Perhaps, then, Assassin’s Creed is moving back in the direction that made it so popular in the first place: the intriguing take on historical events without losing the intricate details. The Crusades and the Italian Renaissance were very prominent time periods within European history, and the game captured this essence in a fantastic way. It fanned the flames of interest in history and made it more accessible to people. It is a popularized version of history, but a realistic and human version, too. It would be wonderful if Ubisoft could create a history of Ancient Egypt within their game that doesn’t feel commandeered by Western media. The decision to add the guided tours has given me hope that Assassin’s Creed is trying to retain the magic it started with.

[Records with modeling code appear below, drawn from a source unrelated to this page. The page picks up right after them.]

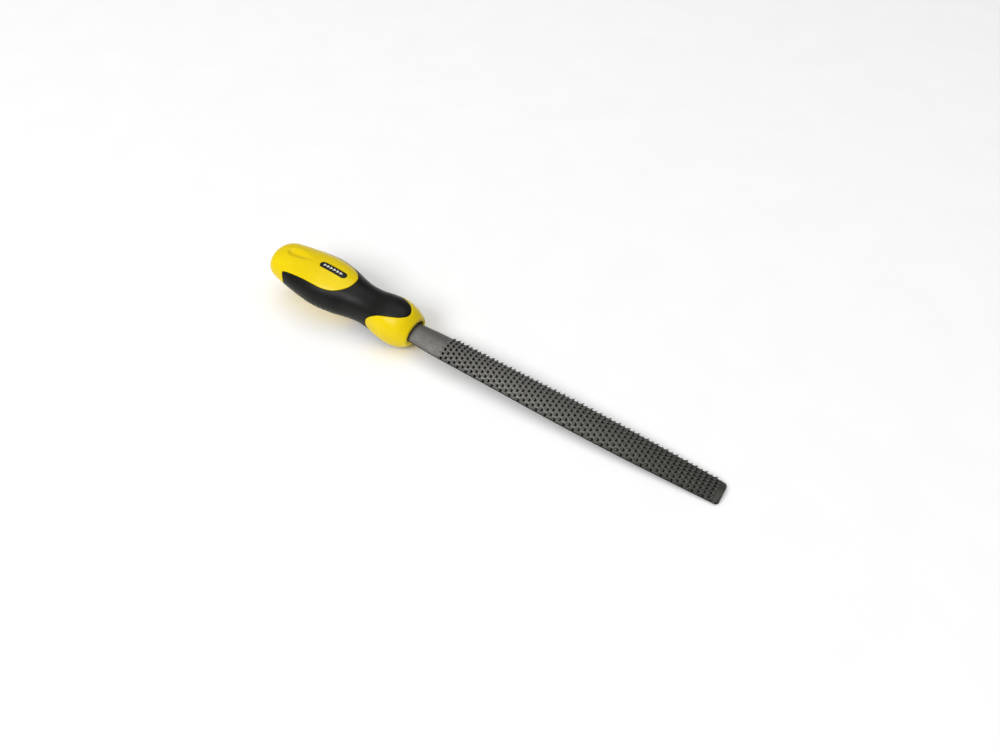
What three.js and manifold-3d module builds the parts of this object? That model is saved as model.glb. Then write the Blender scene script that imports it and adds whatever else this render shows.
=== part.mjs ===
// A half-round wood rasp in a moulded two-material handle. Millimetres, +Z up.
// Stations along the tool are counted from the mouth of the handle: the blade runs to +X and the
// handle to -X. The blade's flat back lies in Z = 0 and its round, toothed face looks up.
// The group at the end is moved so that the middle of the tool's box is the origin.

import * as THREE from "three";
import { mergeGeometries, mergeVertices } from "three/addons/utils/BufferGeometryUtils.js";
import Module from "manifold-3d";

const wasm = await Module();
wasm.setup();

// Blade
const BLADE_LENGTH = 204.5; // from the mouth to the blunt tip, the nominal 8 inch size
const BLADE_BELLY = 20.2; // greatest width, a little past half way
const BLADE_THICK = 5.5;
const EDGE_THICK = 0.9; // height of the narrow side faces
const HEEL_LENGTH = 23.4; // smooth steel between the mouth and the first row of teeth
const TIP_CORNER = 2; // corner radius of the blunt tip
const HEEL_INSIDE = 4; // how far the full blade goes on into the mouth
const ROUND_FACETS = 14; // flats across the round face, two for each tooth of a row

// Teeth
const ROW_PITCH = 3.05;
const ROW_COUNT = 60;
const TOOTH_LENGTH = 1.9;
const TOOTH_WIDTH = 1.35;
const TOOTH_HEIGHT = 1.1;
const TOOTH_SUNK = 0.15; // how deep a tooth's base is set into the steel
const FLAT_TEETH = 6; // teeth in a row of the flat back
const FLAT_MARGIN = 2; // width of the flat back that a row leaves free at its two ends together

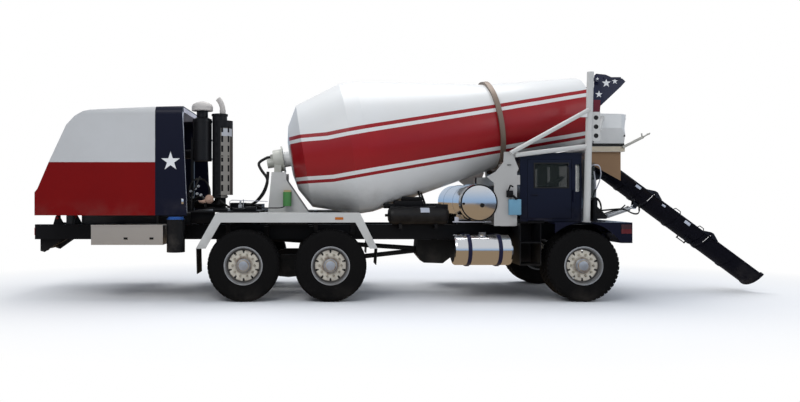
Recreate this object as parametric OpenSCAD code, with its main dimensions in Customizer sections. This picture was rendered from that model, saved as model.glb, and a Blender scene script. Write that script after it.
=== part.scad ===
// Front-discharge concrete mixer truck, three axles, engine at the rear.
// X runs forward, Y to the left, Z up. Stations along X are written from a datum
// line ahead of the rearmost axle. At the end all of it moves back by x_mid, so
// that the origin is on the ground at the middle of the length.

/* [Wheels and axles] */
// Radius of the tyre
tyre_r = 556; // [540:1:575]
// Width of the tyre
tyre_w = 420; // [400:1:430]
// Bead seat radius of the wheel
bead_r = 286; // [280:1:290]
// Distance from the truck's centre plane to the middle of a tyre
wheel_y = 1010; // [1000:1:1030]
// Station of the rearmost axle
axle_a_x = -1125; // [-1200:5:-1100]
// Station of the second axle
axle_b_x = 210; // [180:5:260]
// Station of the steered axle
axle_c_x = 4080; // [4060:5:4100]
// Distance from the centre plane to a kingpin
kingpin_y = 865; // [860:1:870]
// Radius of an axle's spindle
spindle_r = 60; // [50:1:65]

/* [Frame] */
// Rear end of the frame rails
frame_rear_x = -4650; // [-4700:10:-4600]
// Front end of the frame rails
frame_front_x = 4600; // [4590:5:4610]
// Underside of the rails
frame_z = 910; // [890:5:920]
// Height of a rail
frame_h = 245; // [220:5:260]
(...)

“Discovery Tour is clearly focused on education and on bringing people actual facts, more academic knowledge,”
- Jean Guesdon (Creative Director AC: Origins)
Hopefully we are seeing not only a revitalization of the historical aspect but a more in depth one as well. The choice for Bayek as a main character keeps the hope alive. With fingers, crossed we await the release of Origins on the 27th of October, praying that it is a return to the series that has long been anticipated.